Consistency for Change (or for the lack of it)

All of us have something in common: we, sooner or later, feel an urge to change something (and sometimes the process of change is perceived as difficult).

I observed that there’s a “calling” to become our best versions and simultaneously something that wants us to stay the same. So I began to research and I found out that behind both is the same mechanism: consistency.

Consistency means a lot of things, depending on the context where is used. Today I’ll bring to your attention the psychological consistency, the behavioral consistency, and their meaning in your life.

Behind the curtains

Psychological consistency is defined as the congruency between:

  1. Thoughts
  2. Thoughts and actions
  3. Thoughts, actions, and self-image

Shortly, congruency means that you have a natural tendency to run away from cognitive dissonances and to pursue psychological harmony.

Psychological harmony means the lack of conflict between thoughts. But it doesn’t necessarily mean that one is harmonious, which implies many other things (morality, proactivity, kindness, and so on).

Consistency is good because it’s a trait of a strong character and a strong personality. Its flipside is a sort of “inertia”.

The lack of change, although deeply desired, appears because the new behavior contradicts the self-image. From here on, there are two possible outcomes:

  1. The self-image gets modified to make room for that new behavior (or to replace an old one with the new one)
  2. The self-image stays the same and the person naturally quits on the new habit (because it “doesn’t fit”)

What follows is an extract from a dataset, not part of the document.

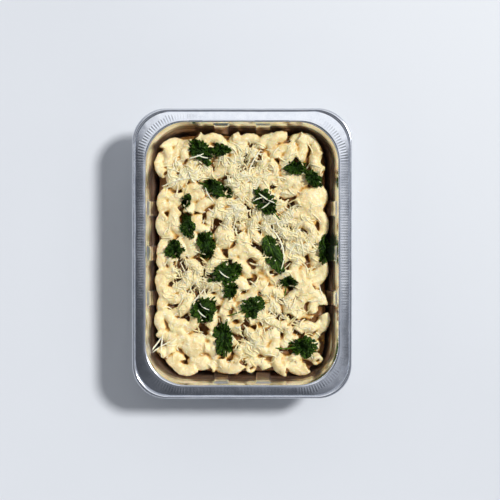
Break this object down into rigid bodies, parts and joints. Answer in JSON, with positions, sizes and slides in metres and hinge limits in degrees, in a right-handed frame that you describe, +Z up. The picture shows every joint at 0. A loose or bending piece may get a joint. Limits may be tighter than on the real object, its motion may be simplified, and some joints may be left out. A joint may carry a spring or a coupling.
{
  "type": "foil tray meal",
  "caption": "Oblong foil pan with a rolled rim, filled with bent macaroni in cheese sauce, grated cheese and pieces of kale.",
  "frame": {"origin": "centre of the pan's flat base, on the surface that it stands on", "axes": "+X across the pan, to the right in the picture; +Y along the pan, to the top of the picture; +Z up, out of the pan's mouth"},
  "size_m": [0.171, 0.2256, 0.045],
  "materials": {
    "foil": "bright pressed foil with a knurled rim",
    "pasta": "soft cooked pasta under a glossy cheese sauce",
    "kale": "wet, dark green, wilted leaf"
  },
  "bodies": {
    "root": {"foil_tray": "foil", "macaroni": "pasta", "kale_01": "kale", "kale_02": "kale", "kale_03": "kale", "kale_04": "kale", "kale_05": "kale", "kale_06": "kale", "kale_07": "kale", "kale_08": "kale", "kale_09": "kale", "kale_10": "kale", "kale_11": "kale", "kale_12": "kale", "kale_13": "kale", "kale_14": "kale", "kale_15": "kale", "kale_16": "kale", "kale_17": "kale", "kale_18": "kale", "kale_19": "kale"}
  },
  "joints": []
}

These things are usually happening at a deeper level, not in the conscious mind. That’s why you hear a lot of people saying “I don’t even understand why I just couldn’t …” (complete blank space; e.g., quit smoking).

From thought to action

Here, we have two levels of consistency:

  1. Between thoughts and actions – You behave (unconsciously) in line with the self-image of who you are or who you want to become (if you’re currently in transition).
  2. Between actions – Behavioral consistency

The later one splits into two subtypes:

  • consistency between different actions (not to have contradictory ones)
  • “internal consistency” of one action (to keep doing something over a long period)

Tips! The last one is the key that can skyrocket your career!

This is the motor that improves your skills.

You either keep doing something, so you keep improving it, or you keep avoiding it because you know you’re not so good at it and nothing moves.

Keep doing it! Even though there are internal or external factors that tempt you otherwise.

Consistency and Change

When it comes to change, there’s no real difference between a big and a small change. The underlying mechanism for both is, guess what?

Yeah, consistency.

When you want to change: stay consistent with the new image and the new behavior until it fully immerses in your subconscious.

(Of course, you won’t be able to do it every single time in the beginning. But only because you’ve made a wrong step it doesn’t mean you have to quit. Change is a process, it takes time. But soon it will become easier and after a while, you’ll even forget about the old.)

Basically, behind changing a habit or keeping it is the same methodology: you either keep doing the first one or you keep replacing it with the new one.

And it’s not so difficult. You are either consistent with a self-image that supports the continuation of the habit you want to lose, or you are consistent with a self-image that asks for (or motivates) that change.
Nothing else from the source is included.